If anything had been needed to make the name Nihilism forever odious, it was this deed. If anything were required to reveal the bald wickedness of the creed of Nihilism, it was supplied by this aimless sacrifice of the one sovereign who had bestowed a colossal reform upon Russia. They had killed him, and had then marched unflinchingly to the gallows—and that was all—leaving others bound by solemn oaths to bring the same fate upon his successor. The whole energy of the organization was centered in secreting dynamite, awaiting a favorable moment for its explosion, then dying like martyrs, leaving others pledged to repeat the same horror—and so ad infinitum. In their detestation of one crime they committed a worse one. They conspired against the life of civilization—as if it were not better to be ruled by despots than assassins, as if a bad government were not better than none!

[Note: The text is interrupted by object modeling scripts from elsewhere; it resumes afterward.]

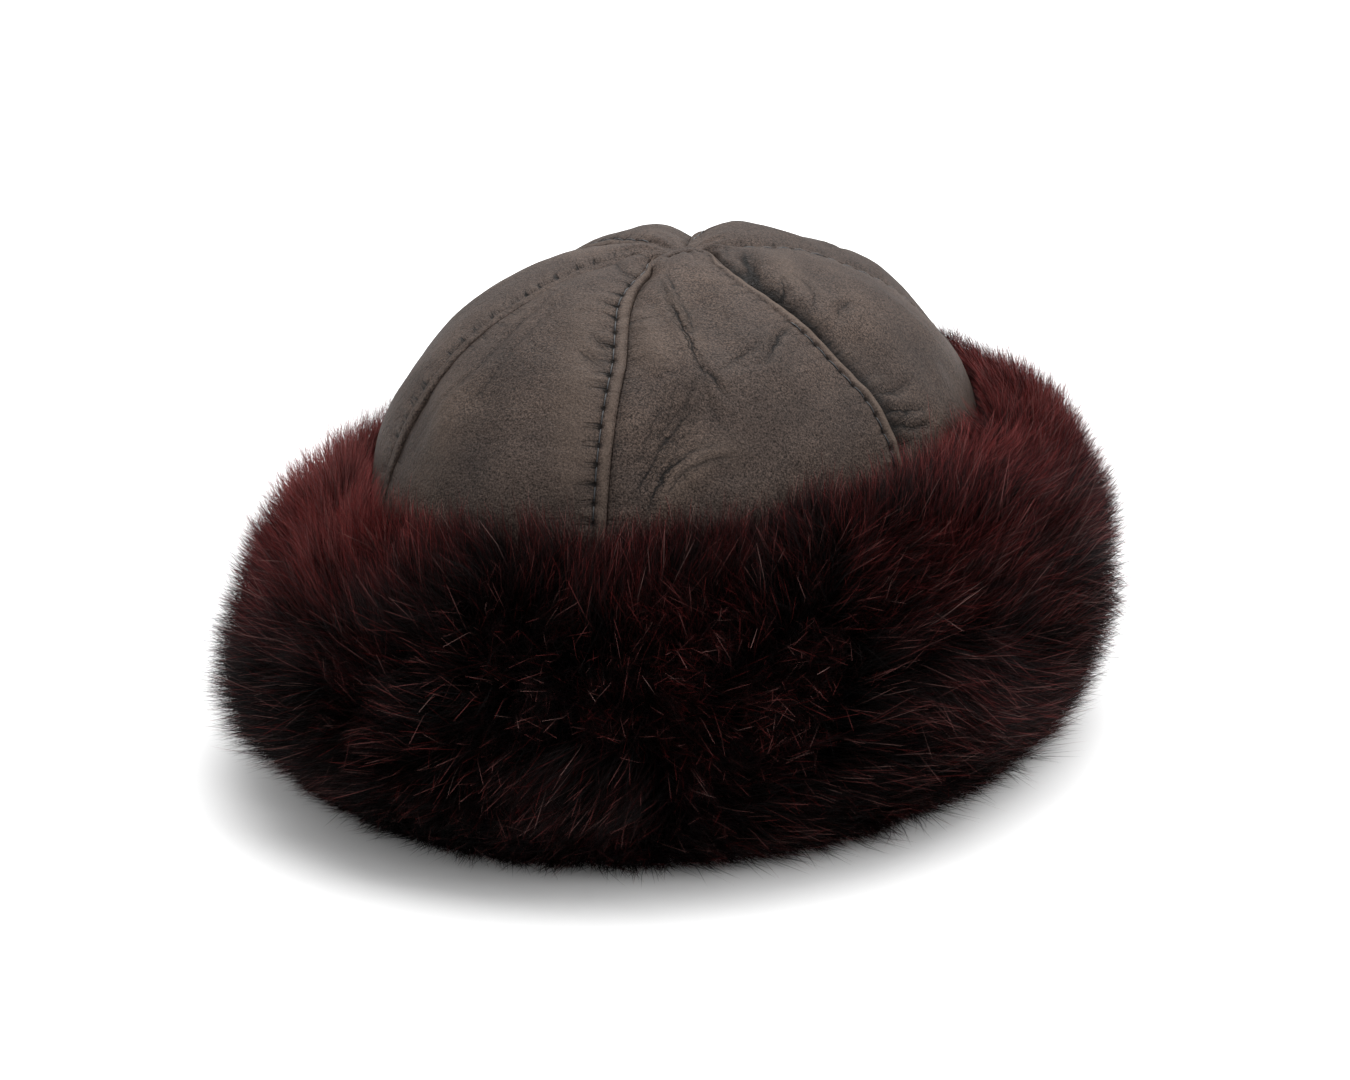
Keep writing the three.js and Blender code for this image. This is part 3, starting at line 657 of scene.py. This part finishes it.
def build_lip():
    turns, climbs = np.array(LIP_PATH, float).T
    marks, outward = crown_place(np.radians(turns), run_at(climbs))
    centre = softened(resampled(softened(marks, 2), LIP_RINGS), 6)
    above = unit(resampled(outward, LIP_RINGS))
    sideways = unit(np.cross(unit(np.gradient(centre, axis=0)), above))
    fade = np.sin(np.pi * np.linspace(0.02, 0.98, LIP_RINGS)) ** 0.35
    bm = bmesh.new()
    bmesh.ops.create_cone(bm, cap_ends=True, segments=LIP_SIDES, radius1=1.0, radius2=1.0, depth=1.0)
    sides = [edge for edge in bm.edges if abs(edge.verts[0].co.z - edge.verts[1].co.z) > 0.5]
    bmesh.ops.subdivide_edges(bm, edges=sides, cuts=LIP_RINGS - 2, use_grid_fill=True)
    for vert in bm.verts:
        ring = int(round((vert.co.z + 0.5) * (LIP_RINGS - 1)))
        wide = vert.co.x * LIP_HALF_WIDTH * fade[ring]
        high = vert.co.y * LIP_HALF_HEIGHT * fade[ring] + LIP_RISE
        spot = centre[ring] + sideways[ring] * wide + above[ring] * high
        vert.co = Vector(spot) * MILLIMETRE + crown_middle
    for name in ("from_right", "from_left", "crease_gap"):
        layer = bm.verts.layers.float.new(name)
        for vert in bm.verts:
            vert[layer] = FAR_FROM_SEAMS
    piece = shell_piece(bm, "crown_lip", crown_leather)
    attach(piece, "root")


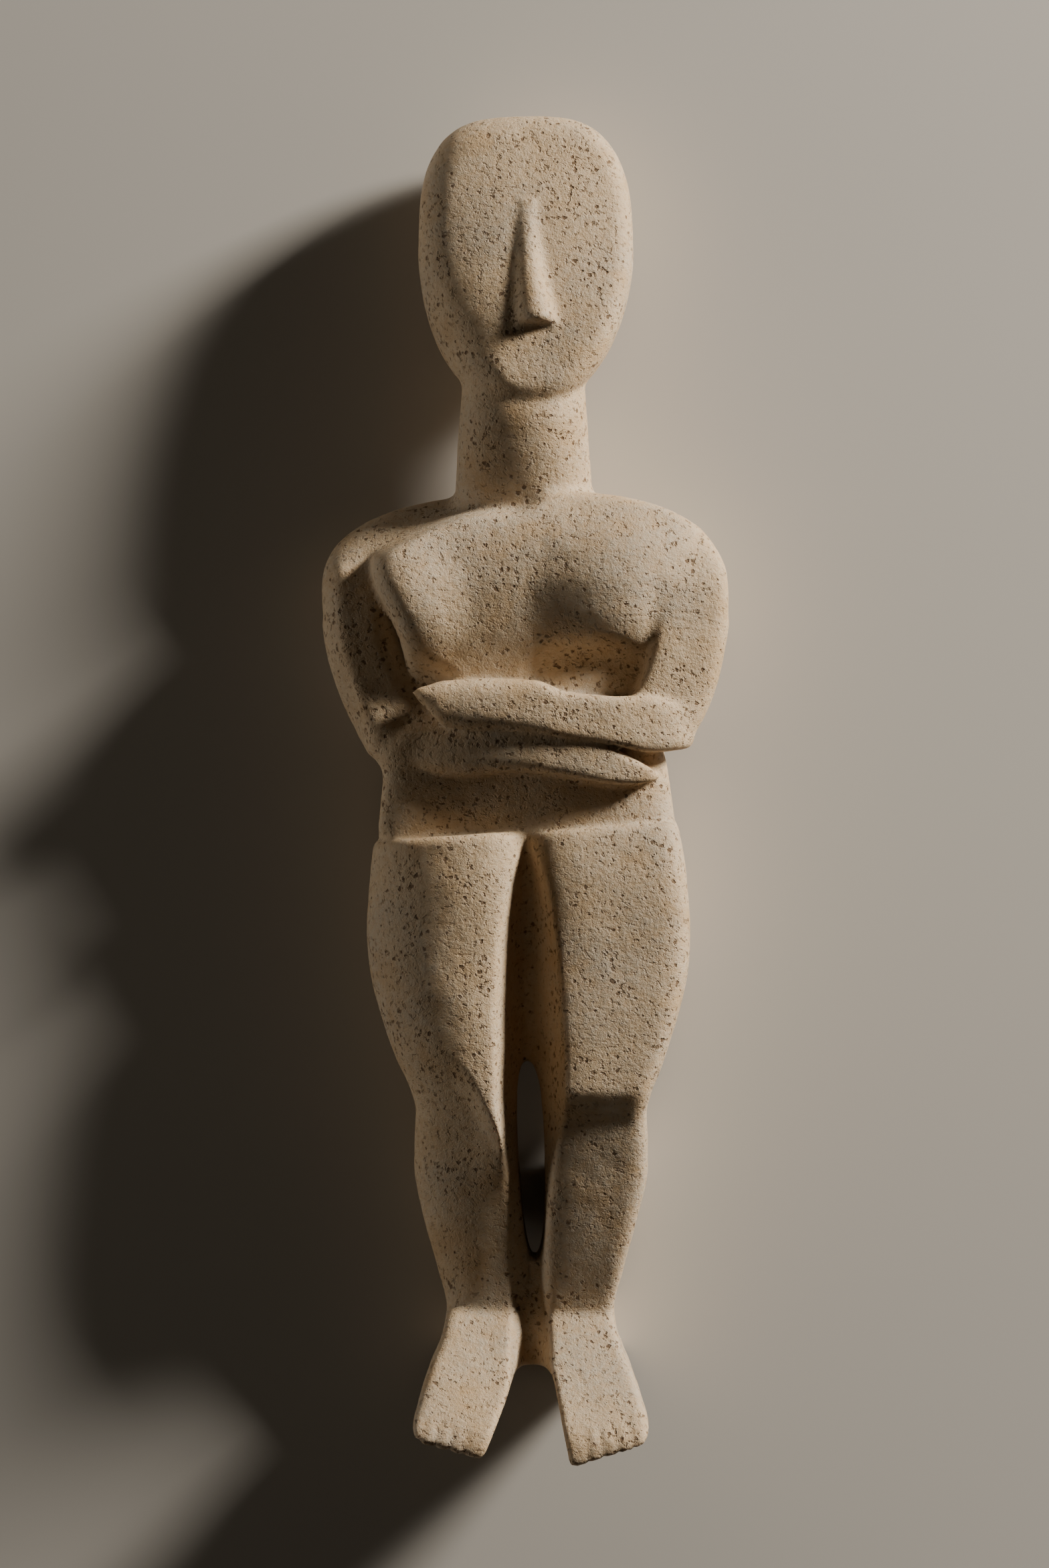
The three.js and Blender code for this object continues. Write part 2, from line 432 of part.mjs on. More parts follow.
// ---------------------------------------------------------------- thinning
// Collapses the edge that moves the surface least, again and again, until the target is reached.
function thin({ points, faces }, target) {
  const quadric = points.map(() => new Float64Array(10));
  const around = points.map(() => new Set());
  const live = faces.map(() => true);
  const normalOf = (a, b, c) => {
    const n = new THREE.Vector3(...b).sub(new THREE.Vector3(...a))
      .cross(new THREE.Vector3(...c).sub(new THREE.Vector3(...a)));
    return n;
  };
  faces.forEach((f, index) => {
    const n = normalOf(...f.map((v) => points[v]));
    const area = n.length();
    if (area > 1e-12) n.divideScalar(area);
    const w = -(n.x * points[f[0]][0] + n.y * points[f[0]][1] + n.z * points[f[0]][2]);
    const p = [n.x, n.y, n.z, w];
    let m = 0;
    const q = new Float64Array(10);
    for (let i = 0; i < 4; i++) for (let j = i; j < 4; j++) q[m++] = p[i] * p[j] * (area + 0.02);
    for (const v of f) {
      around[v].add(index);
      for (let i = 0; i < 10; i++) quadric[v][i] += q[i];
    }
  });
  const cost = (q, p) => {
    const r = [p[0], p[1], p[2], 1];
    let m = 0;
    let total = 0;
    for (let i = 0; i < 4; i++) for (let j = i; j < 4; j++) total += (i === j ? 1 : 2) * q[m++] * r[i] * r[j];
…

The existence of Nihilism may be explained, though not extenuated. Can anyone estimate the effect upon a single human being to have known that a father, brother, son, sister, or wife has perished under the knout? Could such a person ever again be capable of reasoning calmly or sanely upon "political reforms"? If there were any slumbering tiger-instincts in this half-Asiatic people, was not this enough to awaken them? There were many who had suffered this, and there were thousands more who at that very time had friends, lovers, relatives, those dearer to them than life, who were enduring day by day the tortures of exile, subject to the brutal punishments of irresponsible officials. It was this which had converted hundreds of the nobility into conspirators—this which had made Sophia Perovskaya, the daughter of one of the highest officials in the land, give the signal for the murder of the Emperor, and then, scorning mercy, insist that she should have the privilege of dying upon the gallows with the rest.